The list of LC subject headings relating to the historical sciences
is available for browsing on the Files page of the Darwin-L Web Server
(http://rjohara.uncg.edu).

Robert J. O'Hara (rjohara@iris.uncg.edu)
Cornelia Strong College, 100 Foust Building
University of North Carolina at Greensboro
Greensboro, North Carolina 27412 U.S.A.

--[2]------------------------------------------------------------------
Date: Tue, 13 Feb 1996 20:05:11 -0500 (EST)
From: James O'Donnell <jod@ccat.sas.upenn.edu>
Subject: Re: 9.537 LC categories

I do not use LC categories much, finding keyword searching more flexible
and enjoying the benefit that on our system, keyword searching gives you
results in a reverse chronological order so that you can review newer
work first.
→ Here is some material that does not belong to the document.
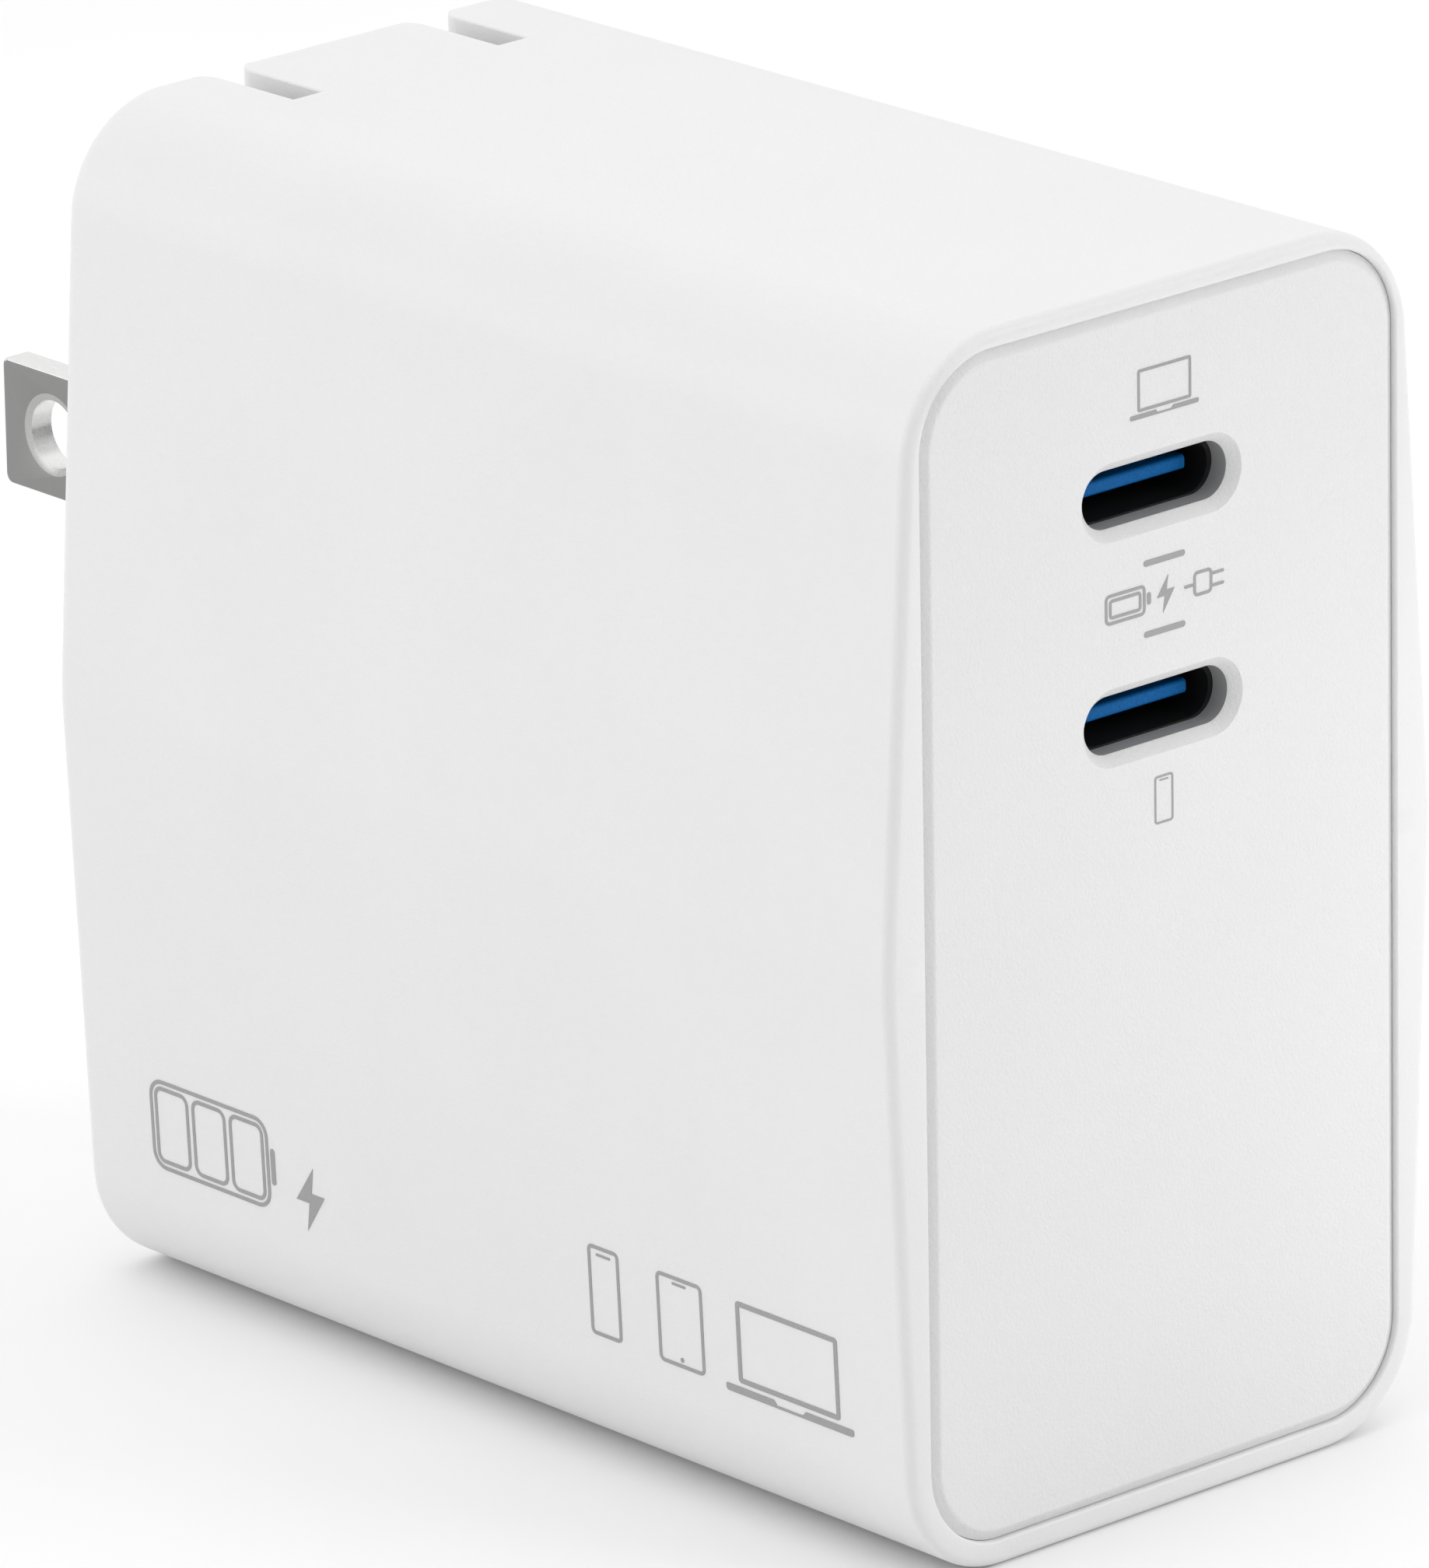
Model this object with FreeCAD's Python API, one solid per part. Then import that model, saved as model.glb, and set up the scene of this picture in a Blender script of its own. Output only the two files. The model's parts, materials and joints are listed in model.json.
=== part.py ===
"""Dual USB-C wall charger for laptops, with two blades that fold up into its rear face.

Millimetres. X runs across the narrow width, Y from the ports (front, -Y) to the blades (rear, +Y)
and Z up. The origin is the middle of the flat underside. The blades are modelled folded out.
"""
import FreeCAD, Part
import math
import os

from FreeCAD import Vector

# Body: a tall rounded prism whose long sides are slightly V-shaped, a little wider and lower at the rear.
body_depth = 57.8
face_height = 58.8
top_width = 30.4
ridge_width = 34.0
base_width = 31.4
ridge_height = 29.6
ridge_radius = 14.0
corner_radius = 5.7
rear_widening = 0.15
rear_lowering = 0.8
front_edge_radius = 0.55
rear_edge_radius = 0.6
wall = 1.8
front_y = -body_depth / 2
rear_y = body_depth / 2
rear_height = face_height - rear_lowering
rear_wall_y = rear_y - wall

# Front panel, set flush in the rim with a shallow groove round it.
panel_width = 28.5
panel_height = 55.8
panel_lift = 0.2
panel_radius = 3.9
panel_edge_radius = 0.25
groove_width = 0.4
groove_depth = 0.32
panel_thickness = 2.4
panel_middle = face_height / 2 + panel_lift
flange_gap = 0.03
skirt_length = 3.5
skirt_wall = 1.2
skirt_inset = 2.3
beyond = 1.0  # how far a cut runs past the face that it opens

# USB-C ports.
port_heights = {"upper": 49.1, "lower": 38.45}
port_width = 8.9
port_opening_height = 2.75
port_lip = 0.5
port_shell_width = 8.94
port_shell_height = 3.16
port_shell_wall = 0.3
port_shell_room = 0.05
port_shell_length = 7.7
port_shell_y = front_y + 1.45
tongue_width = 6.69
tongue_thickness = 0.7
tongue_recess = 0.6
tongue_nose = 0.2
tongue_length = 4.9
contact_count = 12
contact_pitch = 0.5
contact_width = 0.27
contact_thickness = 0.05
contact_length = 3.2
contact_start = 1.5

# Blades: a two-pole flat-blade plug at the standard spacing, folding up about one rotor.
blade_spacing = 12.7
blade_thickness = 1.5
blade_width = 6.35
blade_reach = 15.8
blade_tip_radius = 0.5
blade_edge_radius = 0.2
blade_hole_radius = 1.7
blade_hole_reach = 12.1
blade_countersink = 0.35
blade_countersink_depth = 0.14
blade_root = 0.6
blade_root_radius = 0.3
blade_height = 37.3
fold_offset = 0.4
fold_recess = 0.2
pivot_y = rear_y - fold_recess - blade_width / 2 - fold_offset
pivot_z = blade_height + fold_offset
hub_recess = 0.15
hub_radius = rear_y - pivot_y - hub_recess
hub_width = 4.6
cam_radius = 2.6
cam_flat = 2.3
cam_end_disc = 1.0
journal_radius = 1.5
journal_end = 11.0
tail_height = 3.0
tail_radius = hub_radius + 1.2
running_gap = 0.05
side_gap = 0.2

# Slots that take the folded blades.
slot_width = 1.8
slot_depth = 6.7
slot_mouth_radius = 1.6
channel_wall = 0.9

# Bracket that carries the rotor, and its springs and screws.
cheek_start = 8.85
cheek_end = 10.85
cheek_half_height = 4.0
bracket_bar = 1.6
bracket_front_y = pivot_y - 8.0
leaf_thickness = 0.4
spring_width = 3.0
spring_face_y = pivot_y - tail_radius - 0.02
screw_radius = 1.0
screw_head_radius = 1.9
screw_length = 5.0
boss_radius = 2.1
boss_length = 3.4
boss_drop = 8.2
boss_x = 11.0
screw_holes = [(side * boss_x, pivot_z + drop) for side in (-1, 1) for drop in (-boss_drop, boss_drop)]
screw_clearance = 0.15
screw_head_height = 1.2
screw_bite = screw_length - 0.2
cross_depth = 0.6
cross_reach = 1.0
cross_half_width = 0.2
seat_pad_half_height = 1.2
seat_pad_inset = 0.3
spring_backing = (-3.5, 2.5)
spring_leaf = (-9.0, 2.5)
spring_lead_width = 2.0
spring_lead_y = {"left": 13.0, "right": 10.0}
detent_half_width = 2.0
detent_half_height = 3.4

# Boards.
board_thickness = 1.6
board_x = -12.3
component_x = board_x + board_thickness
usb_board_thickness = 1.2
usb_board_y = port_shell_y + port_shell_length
usb_board_back = usb_board_y + usb_board_thickness
usb_board_x = (-11.6, 11.6)
usb_board_z = (31.0, 55.0)
main_board_front = usb_board_back + 0.4
main_board_y = (main_board_front, 24.5)
main_board_z = (3.0, 55.5)
board_cutaway_y = 15.4
board_cutaway_z = 26.5
board_rib_width = 1.2
board_rib_end = 8.0
board_rib_x = (board_x - 1.3, component_x + 0.1)
board_rib_z = ((wall / 2, 3.6), (54.9, rear_height - wall / 2))
pin_count = 6
pin_width = 0.6
pin_pitch = 2.0
pin_start_z = 32.5
pin_end_y = main_board_front + 2.5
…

But I would caution users against assuming that what you see
is a function of the records. Existing on-line public access catalogues
are for the most part 80s technology. A new generation of software,
mainly unix-based client-server stuff, will be coming onstream in our
major libraries in the next year or two, and this will have profound
effect on our searching -- characteristically, we will be able to ask
more and more flexible questions, and my guess is that all those elements
in the MARC record will get new power from the new software.